If you’re a compiler, then Life is easy so long as you know what everything “looks like”. For example, ‘X’ is a 64-bit integer, ‘Y’ is a pointer to something of that Type, ‘Z’ is an array of this Type and size, and so on.
Take this to the extreme and you get an early Pascal compiler, where the main method has to be the very last thing in the source file! Everything else has to be defined first. Writing code in this way is painful, because the order is natural to the compiler but not to the likes of you and me.

Enter the Header (.h) file.

It describes all the methods that that appear in your .cpp file so the compiler can “make a note” of what they look like (known as “forward declarations”) and then just recognise them when they appear, again, further down in the code.
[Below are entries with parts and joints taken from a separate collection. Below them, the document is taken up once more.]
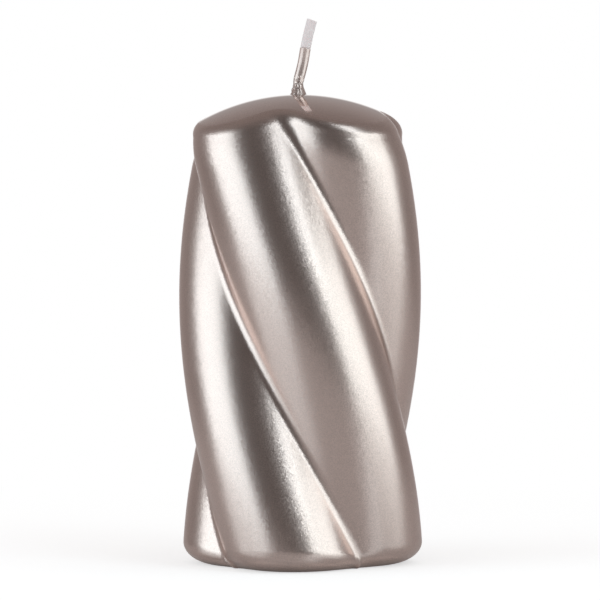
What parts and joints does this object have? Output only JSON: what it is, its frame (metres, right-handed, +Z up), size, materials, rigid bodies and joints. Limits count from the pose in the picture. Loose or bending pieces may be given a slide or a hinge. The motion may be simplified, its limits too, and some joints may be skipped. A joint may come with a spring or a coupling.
{
  "type": "pillar candle",
  "caption": "Twisted pillar candle with rounded lobes and spiral grooves, a domed top, a metallic lacquer coat and a bent cotton wick.",
  "frame": {"origin": "centre of the flat standing face, on the candle's axis", "axes": "+Z up along the wick's bore, -Y towards the front, +X to the right, the way the wick leans"},
  "size_m": [0.07, 0.07, 0.1574],
  "materials": {
    "wax": "satin",
    "lacquer": "satin",
    "cotton": "matte",
    "lacquer_drops": "gloss",
    "tinned_steel": "satin"
  },
  "bodies": {
    "root": {"wax_body": "wax", "lacquer_coat": "lacquer", "wick": "cotton", "wick_lacquer": "lacquer_drops", "wick_sustainer": "tinned_steel"}
  },
  "joints": []
}
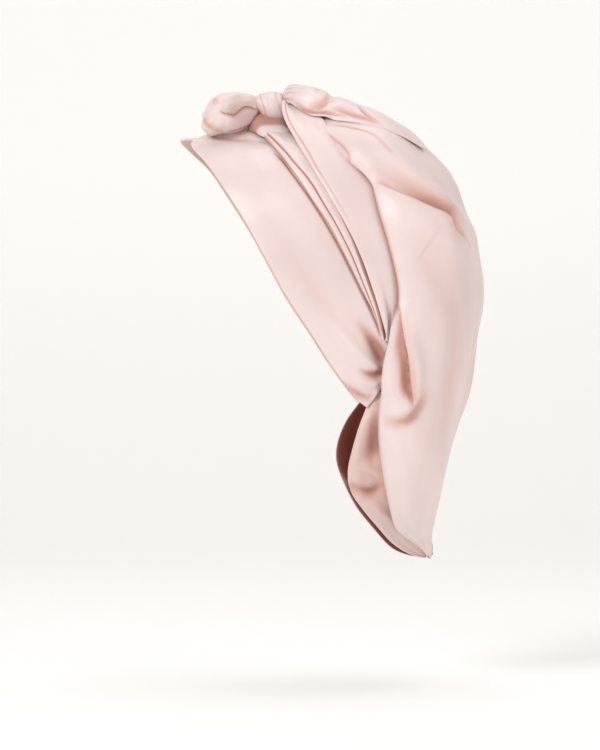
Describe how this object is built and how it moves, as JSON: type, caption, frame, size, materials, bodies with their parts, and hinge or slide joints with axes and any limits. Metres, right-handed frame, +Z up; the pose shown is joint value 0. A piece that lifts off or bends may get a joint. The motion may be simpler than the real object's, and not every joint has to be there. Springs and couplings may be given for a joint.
{
  "type": "sleep bonnet",
  "caption": "Satin sleep bonnet in its worn form: a band over the brow, side pleats and straps meeting in a knotted bow on the crown, and a long gathered bag down to the nape.",
  "frame": {"origin": "crown of the wearer's head, against the inside of the cloth just behind the knot", "axes": "-X to the front (the face opening), +Y to the wearer's right, +Z up"},
  "size_m": [0.2134, 0.1754, 0.3391],
  "materials": {
    "bag_satin": "soft satin weave",
    "brow_band_left_satin": "smooth satin",
    "brow_band_right_satin": "smooth satin",
    "side_pleats_left_satin": "smooth satin",
    "side_pleats_right_satin": "smooth satin",
    "side_strap_left_satin": "smooth satin",
    "side_strap_right_satin": "smooth satin",
    "nape_panel_satin": "smooth satin",
    "rear_loop_satin": "smooth satin",
    "front_loop_satin": "smooth satin",
    "knot_base_satin": "smooth satin",
    "knot_satin": "smooth satin"
  },
  "bodies": {
    "root": {"bag": "bag_satin", "brow_band_left": "brow_band_left_satin", "brow_band_right": "brow_band_right_satin", "side_pleats_left": "side_pleats_left_satin", "side_pleats_right": "side_pleats_right_satin", "side_strap_left": "side_strap_left_satin", "side_strap_right": "side_strap_right_satin", "nape_panel": "nape_panel_satin", "rear_loop": "rear_loop_satin", "front_loop": "front_loop_satin", "knot_base": "knot_base_satin", "knot": "knot_satin"}
  },
  "joints": []
}
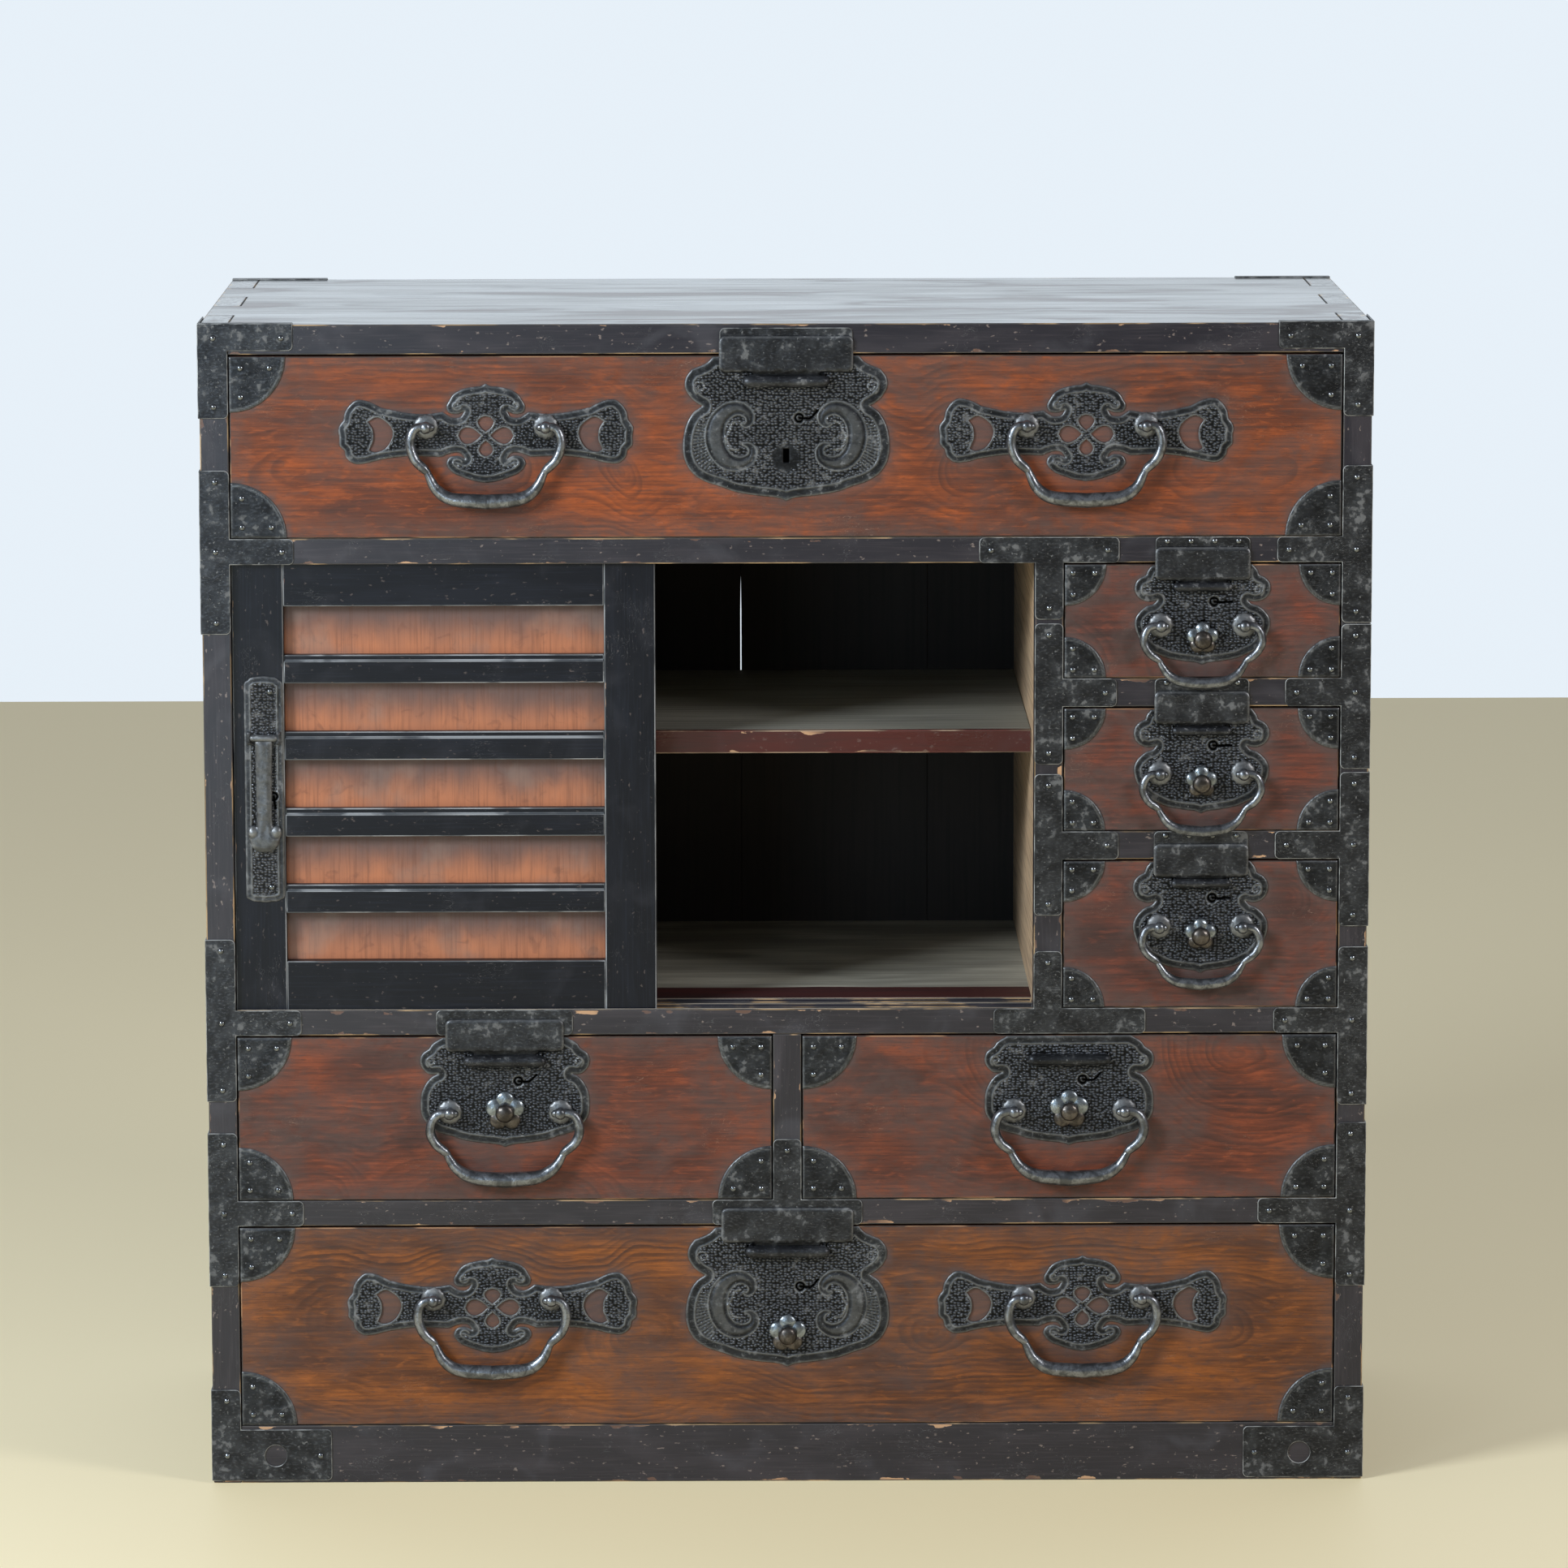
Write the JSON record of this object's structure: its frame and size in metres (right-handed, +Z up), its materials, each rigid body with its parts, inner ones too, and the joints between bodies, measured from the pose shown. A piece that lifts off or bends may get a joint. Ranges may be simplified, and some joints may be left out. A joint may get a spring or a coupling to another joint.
{
  "type": "clothing chest",
  "caption": "Lacquered Japanese clothing chest with drawers, a compartment behind two sliding doors, and iron locks, bails and corner straps",
  "frame": {"origin": "centre of the base, on the floor", "axes": "+X to the right seen from the front, the front faces -Y, +Z up"},
  "size_m": [0.9024, 0.4258, 0.9112],
  "materials": {
    "lacquered_wood": "black lacquer, worn pale along the edges",
    "top_wood": "weathered grey board with streaked grain",
    "plain_wood": "bare planed softwood",
    "keyaki": "orange-brown zelkova with bold grain, wiped lacquer",
    "dark_keyaki": "dark red-brown zelkova, wiped lacquer",
    "red_lacquer": "deep red lacquer on the lip, plain board behind",
    "wrought_iron": "blackened iron with rubbed edges and dust",
    "bright_iron": "handled iron, polished by use"
  },
  "bodies": {
    "case": {"side_panel_left": "lacquered_wood", "side_panel_right": "lacquered_wood", "top_board": "top_wood", "bottom_board": "plain_wood", "base_frame": "lacquered_wood", "back_planks": "plain_wood", "front_rails": "lacquered_wood", "door_tracks": "lacquered_wood", "dust_boards": "plain_wood", "partitions": "lacquered_wood", "compartment_shelf": "red_lacquer", "case_irons": "wrought_iron"},
    "door_front": {"door_front_frame": "lacquered_wood", "door_front_panel": "keyaki", "door_front_plate": "wrought_iron"},
    "door_rear": {"door_rear_frame": "lacquered_wood", "door_rear_panel": "keyaki"},
    "door_lever": {"door_lever": "wrought_iron"},
    "drawer_top": {"drawer_top_front": "keyaki", "drawer_top_box": "plain_wood", "drawer_top_irons": "wrought_iron"},
    "flap_top": {"flap_top": "wrought_iron"},
    "bail_top_left": {"bail_top_left": "bright_iron"},
    "bail_top_right": {"bail_top_right": "bright_iron"},
    "drawer_small_upper": {"drawer_small_upper_front": "dark_keyaki", "drawer_small_upper_box": "plain_wood", "drawer_small_upper_irons": "wrought_iron"},
    "flap_small_upper": {"flap_small_upper": "wrought_iron"},
    "knob_small_upper": {"knob_small_upper": "bright_iron"},
    "bail_small_upper": {"bail_small_upper": "bright_iron"},
    "drawer_small_middle": {"drawer_small_middle_front": "dark_keyaki", "drawer_small_middle_box": "plain_wood", "drawer_small_middle_irons": "wrought_iron"},
    "flap_small_middle": {"flap_small_middle": "wrought_iron"},
    "knob_small_middle": {"knob_small_middle": "bright_iron"},
    "bail_small_middle": {"bail_small_middle": "bright_iron"},
    "drawer_small_lower": {"drawer_small_lower_front": "dark_keyaki", "drawer_small_lower_box": "plain_wood", "drawer_small_lower_irons": "wrought_iron"},
    "flap_small_lower": {"flap_small_lower": "wrought_iron"},
    "knob_small_lower": {"knob_small_lower": "bright_iron"},
    "bail_small_lower": {"bail_small_lower": "bright_iron"},
    "drawer_half_left": {"drawer_half_left_front": "dark_keyaki", "drawer_half_left_box": "plain_wood", "drawer_half_left_irons": "wrought_iron"},
    "flap_half_left": {"flap_half_left": "wrought_iron"},
    "knob_half_left": {"knob_half_left": "bright_iron"},
    "bail_half_left": {"bail_half_left": "bright_iron"},
    "drawer_half_right": {"drawer_half_right_front": "dark_keyaki", "drawer_half_right_box": "plain_wood", "drawer_half_right_irons": "wrought_iron"},
    "knob_half_right": {"knob_half_right": "bright_iron"},
    "bail_half_right": {"bail_half_right": "bright_iron"},
    "drawer_bottom": {"drawer_bottom_front": "keyaki", "drawer_bottom_box": "plain_wood", "drawer_bottom_irons": "wrought_iron"},
    "flap_bottom": {"flap_bottom": "wrought_iron"},
    "knob_bottom": {"knob_bottom": "bright_iron"},
    "bail_bottom_left": {"bail_bottom_left": "bright_iron"},
    "bail_bottom_right": {"bail_bottom_right": "bright_iron"}
  },
  "joints": [
    {"name": "door_front_slide", "type": "slide", "parent": "case", "child": "door_front", "axis": [1, 0, 0], "range_m": [0, 0.2923]},
    {"name": "door_rear_slide", "type": "slide", "parent": "case", "child": "door_rear", "axis": [1, 0, 0], "range_m": [0, 0.2923]},
    {"name": "door_lever_swing", "type": "hinge", "parent": "door_front", "child": "door_lever", "pos_m": [-0.404, -0.2043, 0.59], "axis": [-1, 0, 0], "range_deg": [0, 100]},
    {"name": "drawer_top_slide", "type": "slide", "parent": "case", "child": "drawer_top", "axis": [0, -1, 0], "range_m": [0, 0.3]},
    {"name": "flap_top_swing", "type": "hinge", "parent": "drawer_top", "child": "flap_top", "pos_m": [0, -0.2091, 0.866], "axis": [1, 0, 0], "range_deg": [0, 100]},
    {"name": "bail_top_left_swing", "type": "hinge", "parent": "drawer_top", "child": "bail_top_left", "pos_m": [-0.2305, -0.2142, 0.83152], "axis": [-1, 0, 0], "range_deg": [0, 160]},
    {"name": "bail_top_right_swing", "type": "hinge", "parent": "drawer_top", "child": "bail_top_right", "pos_m": [0.2305, -0.2142, 0.83152], "axis": [-1, 0, 0], "range_deg": [0, 160]},
    {"name": "drawer_small_upper_slide", "type": "slide", "parent": "case", "child": "drawer_small_upper", "axis": [0, -1, 0], "range_m": [0, 0.3]},
    {"name": "flap_small_upper_swing", "type": "hinge", "parent": "drawer_small_upper", "child": "flap_small_upper", "pos_m": [0.32075, -0.2091, 0.7065], "axis": [1, 0, 0], "range_deg": [0, 100]},
    {"name": "knob_small_upper_slide", "type": "slide", "parent": "drawer_small_upper", "child": "knob_small_upper", "axis": [0, 0, 1], "range_m": [0, 0.006]},
    {"name": "bail_small_upper_swing", "type": "hinge", "parent": "drawer_small_upper", "child": "bail_small_upper", "pos_m": [0.32075, -0.2142, 0.6765], "axis": [-1, 0, 0], "range_deg": [0, 120]},
    {"name": "drawer_small_middle_slide", "type": "slide", "parent": "case", "child": "drawer_small_middle", "axis": [0, -1, 0], "range_m": [0, 0.3]},
    {"name": "flap_small_middle_swing", "type": "hinge", "parent": "drawer_small_middle", "child": "flap_small_middle", "pos_m": [0.32075, -0.2091, 0.5945], "axis": [1, 0, 0], "range_deg": [0, 100]},
    {"name": "knob_small_middle_slide", "type": "slide", "parent": "drawer_small_middle", "child": "knob_small_middle", "axis": [0, 0, 1], "range_m": [0, 0.006]},
    {"name": "bail_small_middle_swing", "type": "hinge", "parent": "drawer_small_middle", "child": "bail_small_middle", "pos_m": [0.32075, -0.2142, 0.561], "axis": [-1, 0, 0], "range_deg": [0, 120]},
    {"name": "drawer_small_lower_slide", "type": "slide", "parent": "case", "child": "drawer_small_lower", "axis": [0, -1, 0], "range_m": [0, 0.3]},
    {"name": "flap_small_lower_swing", "type": "hinge", "parent": "drawer_small_lower", "child": "flap_small_lower", "pos_m": [0.32075, -0.2091, 0.475], "axis": [1, 0, 0], "range_deg": [0, 100]},
    {"name": "knob_small_lower_slide", "type": "slide", "parent": "drawer_small_lower", "child": "knob_small_lower", "axis": [0, 0, 1], "range_m": [0, 0.006]},
    {"name": "bail_small_lower_swing", "type": "hinge", "parent": "drawer_small_lower", "child": "bail_small_lower", "pos_m": [0.32075, -0.2142, 0.441], "axis": [-1, 0, 0], "range_deg": [0, 120]},
    {"name": "drawer_half_left_slide", "type": "slide", "parent": "case", "child": "drawer_half_left", "axis": [0, -1, 0], "range_m": [0, 0.3]},
    {"name": "flap_half_left_swing", "type": "hinge", "parent": "drawer_half_left", "child": "flap_half_left", "pos_m": [-0.2195, -0.2091, 0.3365], "axis": [1, 0, 0], "range_deg": [0, 100]},
    {"name": "knob_half_left_slide", "type": "slide", "parent": "drawer_half_left", "child": "knob_half_left", "axis": [0, 0, 1], "range_m": [0, 0.006]},
    {"name": "bail_half_left_swing", "type": "hinge", "parent": "drawer_half_left", "child": "bail_half_left", "pos_m": [-0.2195, -0.2142, 0.296], "axis": [-1, 0, 0], "range_deg": [0, 120]},
    {"name": "drawer_half_right_slide", "type": "slide", "parent": "case", "child": "drawer_half_right", "axis": [0, -1, 0], "range_m": [0, 0.3]},
    {"name": "knob_half_right_slide", "type": "slide", "parent": "drawer_half_right", "child": "knob_half_right", "axis": [0, 0, 1], "range_m": [0, 0.006]},
    {"name": "bail_half_right_swing", "type": "hinge", "parent": "drawer_half_right", "child": "bail_half_right", "pos_m": [0.2195, -0.2142, 0.296], "axis": [-1, 0, 0], "range_deg": [0, 120]},
    {"name": "drawer_bottom_slide", "type": "slide", "parent": "case", "child": "drawer_bottom", "axis": [0, -1, 0], "range_m": [0, 0.3]},
    {"name": "flap_bottom_swing", "type": "hinge", "parent": "drawer_bottom", "child": "flap_bottom", "pos_m": [0, -0.2091, 0.1845], "axis": [1, 0, 0], "range_deg": [0, 100]},
    {"name": "knob_bottom_slide", "type": "slide", "parent": "drawer_bottom", "child": "knob_bottom", "axis": [0, 0, 1], "range_m": [0, 0.006]},
    {"name": "bail_bottom_left_swing", "type": "hinge", "parent": "drawer_bottom", "child": "bail_bottom_left", "pos_m": [-0.2305, -0.2142, 0.14711], "axis": [-1, 0, 0], "range_deg": [0, 160]},
    {"name": "bail_bottom_right_swing", "type": "hinge", "parent": "drawer_bottom", "child": "bail_bottom_right", "pos_m": [0.2305, -0.2142, 0.14711], "axis": [-1, 0, 0], "range_deg": [0, 160]}
  ]
}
Otherwise, it just has to assume some “default” definition for any method and then complain like mad when it finds a different implmentation signature (some Solaris compilers assume “int methodName( int )” as a default, IIRC.

But, even with all this, you still don’t need a Header file.

You can do all that within the .cpp file itself.

Now add “reusable code” into the mix. Other .cpp files want to use the methods in your .cpp file but the compiler still needs to know what those methods “look like”.

By splitting the method declarations out into a Header file, you’re effectively “publishing” the API provided by your .cpp file. (ADA has “package” and “package body”, most of the Microsoft world just smooshes all the declaration and implementation details into a single file, the dll).

So the Header file gives you a single declaration of your methods, usable by both you and any number of others who might need to use those methods. Note, however, that the people using your Header file don’t need your .cpp file at all; [object] code compiled in this way always has “holes” in it (unresolved function pointers); it’s the linker’s job to join all the dots together.